Regulatory considerations remain the primary friction point. Tokenized securities require securities law compliance in each jurisdiction. Builders entering this space need legal and technical frameworks that work together from the start.
5. How are blockchain trends influencing gaming and dApps in 2026?
Blockchain gaming is one of the fastest-growing application categories in 2026. Smart contract development is central to integrating token economies, enforcing game rules on-chain, and enabling player-owned asset markets. The shift toward AAA multiplayer blockchain titles signals that this is no longer a niche experiment.
The key trends shaping blockchain gaming and decentralized application development right now:
- NFT-based game economies where players own, trade, and earn from in-game assets with verifiable scarcity
- Cross-chain interoperability allowing assets earned in one game to be used or sold in another ecosystem
- On-chain governance giving players voting rights over game mechanics and treasury spending
- Layer-2 scaling reducing transaction costs for high-frequency in-game actions like crafting, trading, and combat
- Smart contract auditing as a mandatory step before launch, given the financial stakes of player-owned economies
Security is the non-negotiable constraint. A single exploited smart contract in a live game economy can drain player funds and destroy community trust in hours. Developers building dApps in 2026 must budget for formal audits and ongoing monitoring, not just pre-launch testing.
For blockchain game development at the AAA level, the technical requirements converge with the broader trends: modular architecture, compliance-aware token design, and AI-assisted fraud detection all apply equally to games and financial dApps.
Key takeaways
The most important fact about blockchain development trends in 2026 is this: regulatory deadlines, modular architecture choices, and AI-driven payment systems are now product requirements, not optional upgrades.
| Point | Details |
|---|---|
| Compliance is a product feature | MiCA and GENIUS Act deadlines in july 2026 gate market access for every stablecoin project. |
| Modular design reduces cost and risk | Separating execution, consensus, and data availability layers prevents expensive post-launch migrations. |
| AI agents need deterministic contracts | Test latency and fee variance, not just contract logic, when building for agent-driven payment flows. |
| Tokenization is moving to origination | Assets are now issued natively on-chain, not just converted, changing liquidity and settlement dynamics. |
| Gaming is a serious blockchain vertical | AAA multiplayer blockchain games require the same compliance, security, and scalability as DeFi protocols. |
What I've learned about building for 2026 blockchain trends
The builders I respect most in this space share one habit: they read regulatory filings the same way they read technical specs. The MiCA and GENIUS Act deadlines are not abstract legal events. They are engineering constraints with hard dates. Teams that treated compliance as a legal department problem in 2024 are now doing emergency rewrites in 2026.
The modular architecture shift is real, but it comes with a trap.

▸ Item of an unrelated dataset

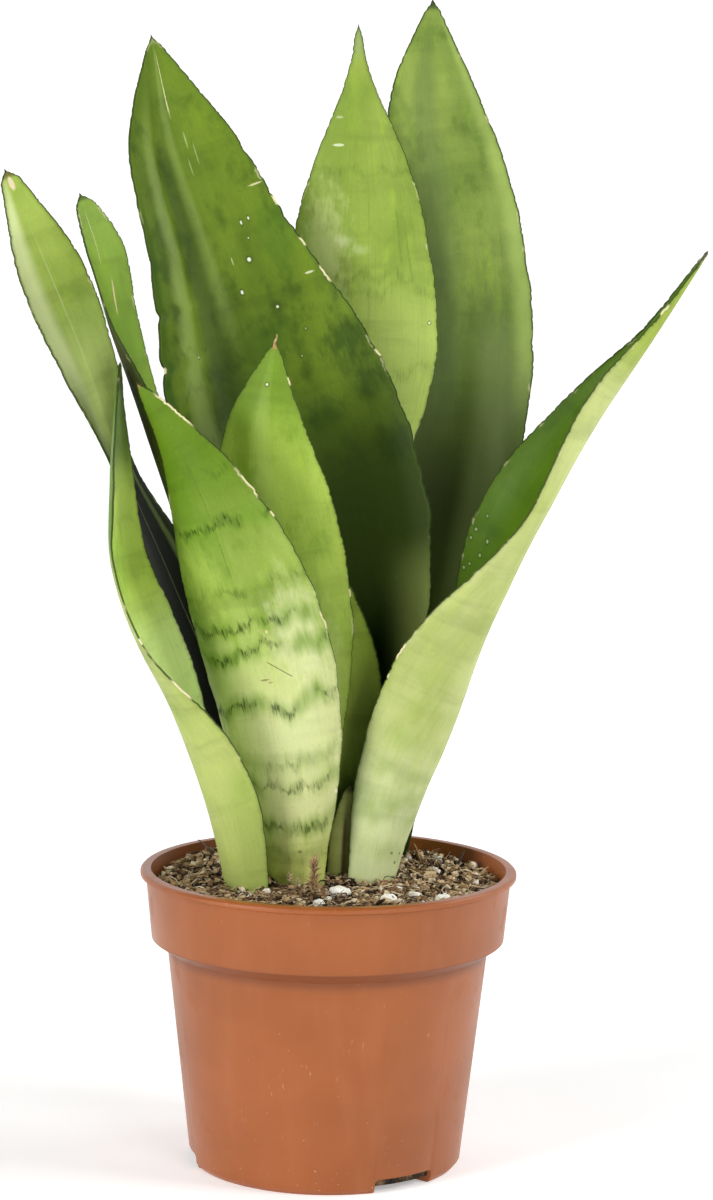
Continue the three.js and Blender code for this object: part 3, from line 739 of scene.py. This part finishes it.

The flexibility of separating execution from data availability is genuinely powerful. The trap is deferring the data availability decision until you have users. I have seen projects choose the cheapest testnet option and then face months of migration work when production volumes exposed the cost assumptions as wrong. Pick your data availability layer before you write your first production contract.
On AI integration: the x402 primitive and agent-driven payment flows are not a distant future. They are live infrastructure that developers can build on today. The teams that will win in this space are the ones treating AI agents as first-class users in their contract design, not as an afterthought. That means deterministic fees, fast finality, and machine-readable error states.
My honest advice for investors: the $54.08 billion to $610.96 billion market projection from MarketsandMarkets is compelling, but the projects that capture that growth will be the ones that solved compliance and scalability together. A technically brilliant project that cannot operate in EU or US markets after july 2026 is not a good investment.
— Amal
Proud Lion Studios and your 2026 blockchain build
Proud Lion Studios builds production-grade blockchain applications from its UAE-based technical team, with active support from the Aptos Foundation. The studio covers the full stack: smart contract development and auditing, tokenization of real-world assets, NFT marketplace builds, and dApp architecture designed for 2026 compliance requirements. For teams entering blockchain gaming, Proud Lion Studios also delivers AAA multiplayer game development with on-chain economies built in from day one. If you are mapping a blockchain roadmap for 2026 and need a team that understands both the technical and regulatory terrain, explore blockchain development services from Proud Lion Studios.
FAQ
What are the top blockchain development trends in 2026?
The top blockchain development trends in 2026 are regulatory compliance integration, modular architecture adoption, AI-driven programmable payments, real-world asset tokenization, and blockchain gaming expansion. Each trend is shaped by hard regulatory deadlines and new technical primitives like x402.
What is the MiCA deadline for blockchain projects?
EU stablecoin compliance under MiCA must be achieved by july 1, 2026. Projects that miss this deadline are barred from operating in EU retail markets.
How does AI integration affect blockchain development?
AI agents use programmable payment rails to pay for compute, data, and API calls instantly without invoices. Developers must design smart contracts with deterministic fees and fast finality to support agent-driven payment flows.
What is modular blockchain architecture?
Modular blockchain architecture separates a chain into distinct layers: execution, consensus, settlement, and data availability. Each layer can be built or swapped independently, reducing cost and enabling purpose-built application stacks.
How big is the blockchain market in 2026?
The blockchain market is projected at $54.08 billion in 2026 and is forecast to reach $610.96 billion by 2031, driven by enterprise adoption, tokenization, and decentralized identity solutions across BFSI, healthcare, and government sectors.